** Begin Extracted information **

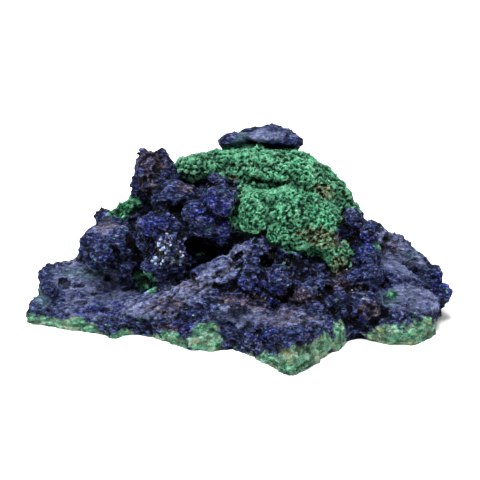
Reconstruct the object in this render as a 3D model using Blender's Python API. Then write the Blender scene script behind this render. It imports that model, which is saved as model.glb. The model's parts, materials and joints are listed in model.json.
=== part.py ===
"""Azurite specimen: one grown stone, about 90 mm wide.

A thin bed of malachite carries a plate of azurite.  A mound of azurite lumps rises from the
plate, with a tower on its left, a hollow in its left flank and a knob behind its crest.  A
malachite crust covers the crest and hangs over the front as a thick block with a tongue.  The
stone broke from its bed along a flat face, on which it rests.

All sizes in the tables are millimetres.  X runs to the right, Y to the back and Z up.
"""

import math
import random

import bmesh
import bpy
import numpy as np
from mathutils import Euler, Matrix, Vector, noise

MM = 0.001

# Driving dimensions, in millimetres
BED_THICKNESS = 3.0
BED_REACH_BELOW = 2.5      # how far the rough stone reaches below the flat rest face
PLATE_HEIGHT = 8.0         # top of the azurite plate in its middle
PLATE_MIDDLE = (0.0, 4.0)
FUSE_VOXEL = 0.7           # grain at which the lumps grow together
FINE_VOXEL = 0.6           # grain of the weathered surface
SEAM_DEPTH = 1.6           # how deep the crevice between two masses runs
NODULE_SIZE = 4.6
NODULE_HEIGHT = 0.6
GRAIN_SIZE = 2.4
GRAIN_HEIGHT = 0.4
ROUGH_SIZE = 5.0           # width of the irregular swells over the whole surface
ROUGH_HEIGHT = 0.4
ROUGH_FALL = 0.9           # how much lower each finer layer of the swells is
ROUGH_STEP = 2.0           # how much finer each layer is than the one before
ROUGH_LAYERS = 4
CUT_TOLERANCE = 0.001

# Shape of the lumps and seams, as shares of a lump's radius
LUMP_FACES = 11            # flat faces that a lump is roughly bounded by
FACE_DEPTHS = (0.76, 1.0)
LEAST_LEAN = 0.2           # a face turned further away than this doesn't cut the lump
LUMP_SWELL = 1.08          # makes up for what the faces cut off
LUMP_ROUGHNESS = 0.14
LUMP_BUMPS = 2.2           # bumps over one radius
SEAM_WIDTH = 0.3
SEAM_REACH = 1.3           # a seam ends this far out from the middle of the nearest lump
SEAM_FADE = 0.2            # and fades over this much before its end
NODULE_STEEPNESS = 1.6
NODULE_LEVEL = 0.6
FAR = 9.0
LUMP_SUBDIVISIONS = 3

TRIANGLES = 11600          # surface facets before the part below the rest face goes
SEEDS_PER_MASS = 40        # keeps the lumps of one mass alike when another mass gains one
FIRST_CUT_SEED = 2000
NOISE_STEP = Vector((3.1, 7.7, 1.9))

AZURITE_COLOUR = (0.022, 0.026, 0.11)
AZURITE_ROUGHNESS = 0.6

# The outline of the bed seen from above, from the left tip round the front to the back.
BED_OUTLINE = [
    (-45.8, -7.0), (-38.0, -11.0), (-29.5, -13.8), (-26.0, -17.0), (-22.5, -14.2),
    (-18.5, -15.4), (-15.0, -18.4), (-10.0, -22.4), (-5.5, -22.8), (-1.0, -21.8),
    (4.5, -28.4), (8.0, -33.8), (10.2, -35.4), (13.2, -32.4), (16.4, -27.4),
    (18.6, -23.8), (21.4, -21.6), (22.0, -17.4), (26.0, -16.8), (30.0, -19.4),
    (35.0, -20.0), (39.0, -17.2), (41.0, -13.8), (41.0, -8.0), (43.6, -3.0),
    (43.4, 3.0), (40.4, 8.0), (41.0, 13.6), (35.4, 20.6), (29.0, 20.8),
    (22.5, 26.6), (14.0, 28.4), (7.0, 24.6), (0.0, 25.4), (-8.0, 28.0),
    (-15.0, 23.2), (-22.0, 24.8), (-28.0, 18.8), (-36.0, 17.4), (-41.2, 12.8),
    (-42.6, 7.0), (-41.6, 1.0), (-43.8, -3.6),
]

# The upper edge of the azurite plate that lies on the bed: x, y, z in the same order.
PLATE_EDGE = [
    (-43.0, -6.0, 3.6), (-37.0, -9.4, 3.6), (-29.5, -12.2, 3.0), (-26.0, -14.8, 2.8),
    (-22.0, -12.8, 3.4), (-15.5, -15.8, 3.8), (-10.5, -20.0, 3.6), (-5.0, -21.0, 3.6),
    (-1.0, -20.4, 4.2), (4.8, -26.8, 4.8), (8.2, -31.8, 5.0), (10.4, -33.4, 5.0),
    (13.0, -31.0, 5.4), (16.2, -26.0, 5.4), (18.8, -22.6, 5.2), (21.4, -20.4, 4.6),
    (22.2, -16.6, 4.6), (26.0, -15.6, 4.2), (30.0, -17.8, 4.4), (35.0, -18.4, 4.8),
    (39.0, -15.6, 4.8), (40.6, -11.0, 5.2), (42.2, -6.0, 6.2), (43.6, 0.0, 6.8),
    (42.2, 4.0, 7.0), (40.0, 8.4, 6.8), (39.6, 13.4, 6.6), (34.0, 19.6, 6.0),
    (22.0, 25.0, 5.4), (13.6, 27.0, 5.0), (6.4, 24.0, 6.0), (-1.0, 24.8, 6.4),
    (-8.0, 26.6, 5.4), (-15.0, 22.4, 6.6), (-22.0, 23.4, 6.2), (-28.0, 18.2, 7.4),
    (-35.4, 16.6, 7.4), (-40.8, 12.0, 8.4), (-42.4, 6.6, 8.4), (-41.6, 1.0, 7.8),
    (-43.0, -3.4, 5.4),
]

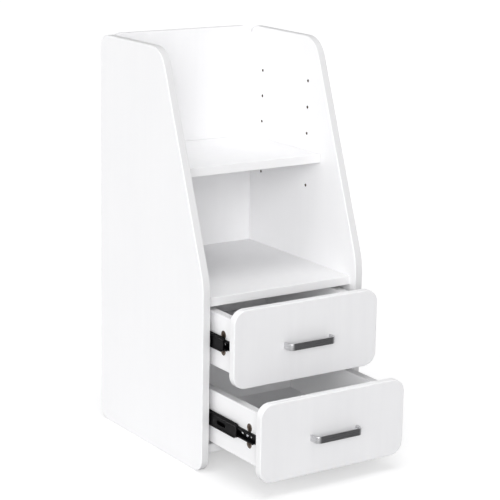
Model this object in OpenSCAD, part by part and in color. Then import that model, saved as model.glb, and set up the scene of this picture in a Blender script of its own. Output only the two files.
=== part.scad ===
// Two-drawer side cabinet with open shelves and sloping sides.
// +X right, +Y to the rear, +Z up, millimetres. The floor is z = 0.
// The origin is the middle of the box that holds the cabinet with its drawers open as set below.

/* [Case] */
// Overall width across the side boards
case_w = 348; // [280:1:460]
// Overall depth of the side boards
case_d = 368; // [300:1:480]
// Overall height of the side boards
case_h = 748; // [620:1:900]
// Thickness of the side boards, fixed shelf and bottom
board = 16; // [13:0.1:22]
// Thickness of the back board
back_t = 12; // [10:0.1:18]
// Depth left at the top of the side boards
top_d = 220; // [180:1:290]
// Height above the fixed shelf at which the front edge starts to slope
slope_rise = 29; // [10:1:60]
// Radius of the square corners of the side and back boards
corner_r = 25; // [5:1:40]
// Radius of the upper front corner of the side boards
crown_r = 50; // [10:1:60]
// Radius where the upright front edge turns into the slope
brow_r = 130; // [20:1:160]

/* [Adjustable shelf] */
// Depth of the adjustable shelf
shelf_d = 235; // [180:1:260]
// Thickness of the adjustable shelf
shelf_t = 16; // [12:0.1:22]
// Gap between the shelf and the boards around it
shelf_gap = 0.5; // [0.3:0.1:2]
// Height of the lowest pin row above the fixed shelf
pin_first = 145; // [100:1:200]
// Distance between pin rows
pin_pitch = 50; // [32:1:64]
// Row that carries the shelf, counted from 0 at the bottom
shelf_row = 1; // [0:1:1]
// Least height left above the highest pin row
pin_margin = 80; // [40:1:120]
// Distance of the rear pin column from the rear edge
pin_rear = 50; // [35:1:70]
// Distance between the two pin columns
pin_span = 152; // [96:1:170]
// Diameter of a shelf pin
pin_dia = 5; // [4:0.1:7]
// Length of a shelf pin
pin_len = 16; // [12:1:20]

/* [Drawers] */
// Height of a drawer front
front_h = 143; // [119:1:180]
// Thickness of a drawer front
front_t = 16; // [13:0.1:22]
// Corner radius of a drawer front
front_r = 25; // [5:1:40]
// Gap beside a drawer front
side_gap = 3; // [1:0.1:6]
// Gap above each drawer front
front_gap = 2.5; // [1:0.1:6]
// Height of the lowest front above the floor
floor_gap = 28; // [15:1:60]
// Height of the drawer box above the lower edge of its front
box_lift = 24; // [18:1:40]
// Distance from the top of the front down to the box
box_drop = 20.5; // [10:0.5:30]
// Thickness of the drawer box boards
box_t = 16; // [12:0.1:18]
// Thickness of the drawer bottom
base_t = 3; // [2.5:0.1:6]
// Height of the drawer bottom above the lower edge of the box
base_lift = 12; // [8:1:16]
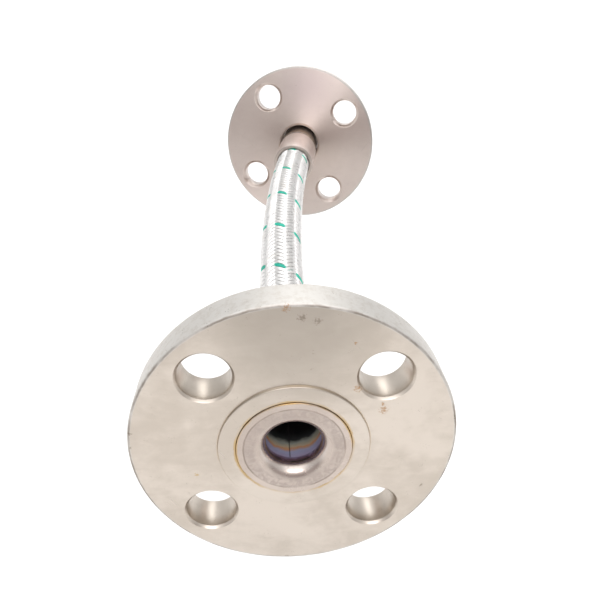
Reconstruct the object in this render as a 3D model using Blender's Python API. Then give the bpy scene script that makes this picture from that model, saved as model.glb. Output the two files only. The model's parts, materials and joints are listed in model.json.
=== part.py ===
"""Flexible metal hose assembly with a loose flange on each end.

Each end is a length of pipe with a flat lapped collar welded round its mouth. A flange hangs loose on
the pipe behind the collar, free to turn until its bolts are tightened. Behind the flange the pipe is
butt welded to a corrugated hose, and a ferrule clamps the wire braid that covers the hose.

The assembly lies as it does on a bench, on the rims of its two flanges, with the hose hanging free between
them. Each end is drawn in its own frame: the origin is the middle of the flange's gasket face and +Y
runs into the hose. The hose and its braid are one length each on the real thing. Here they are cut into
links with ball and socket ends, so that the hose can bend at four hinges.
"""

import math

import bmesh
import bpy
from mathutils import Matrix, Vector
from mathutils.geometry import interpolate_bezier

MM = 0.001
GAP = 0.3 * MM

# Flange, a flat ring with a low raised ring and a recess for the collar on its gasket face
FLANGE_RADIUS = 47.5 * MM
FLANGE_THICKNESS = 12 * MM
RIM_CHAMFER = 0.8 * MM
BOLT_CIRCLE_RADIUS = 35 * MM
BOLT_HOLE_RADIUS = 7.5 * MM
BOLT_HOLE_CHAMFER = 0.6 * MM
BOLT_HOLES = 4
RAISED_RING_RADIUS = 22.2 * MM
RAISED_RING_HEIGHT = 0.8 * MM
RECESS_RADIUS = 17.2 * MM
RECESS_DEPTH = 2.1 * MM
FLANGE_BORE_RADIUS = 12.4 * MM
FLANGE_BORE_CHAMFER = 1.4 * MM

# Pipe and the collar that the flange pulls against its mate
PIPE_RADIUS = 10.85 * MM
PIPE_BORE_RADIUS = 8.75 * MM
PIPE_LIP = 1.6 * MM
PIPE_END = 24 * MM
COLLAR_RADIUS = 16.8 * MM
COLLAR_THICKNESS = 3 * MM
COLLAR_EDGE = 0.7 * MM
COLLAR_PROUD = 0.4 * MM
COLLAR_WELD_LEG = 1 * MM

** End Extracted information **

▶ Requirements:
Return the opening line of the data and every line after it through the line containing "90 mm wide.", please, exactly as written and with nothing added.

▶ Final result:
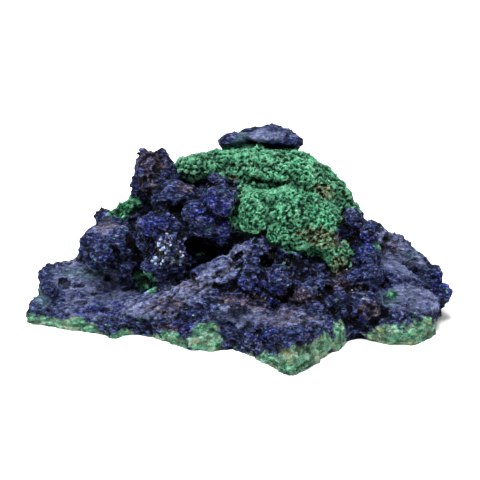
Reconstruct the object in this render as a 3D model using Blender's Python API. Then write the Blender scene script behind this render. It imports that model, which is saved as model.glb. The model's parts, materials and joints are listed in model.json.
=== part.py ===
"""Azurite specimen: one grown stone, about 90 mm wide.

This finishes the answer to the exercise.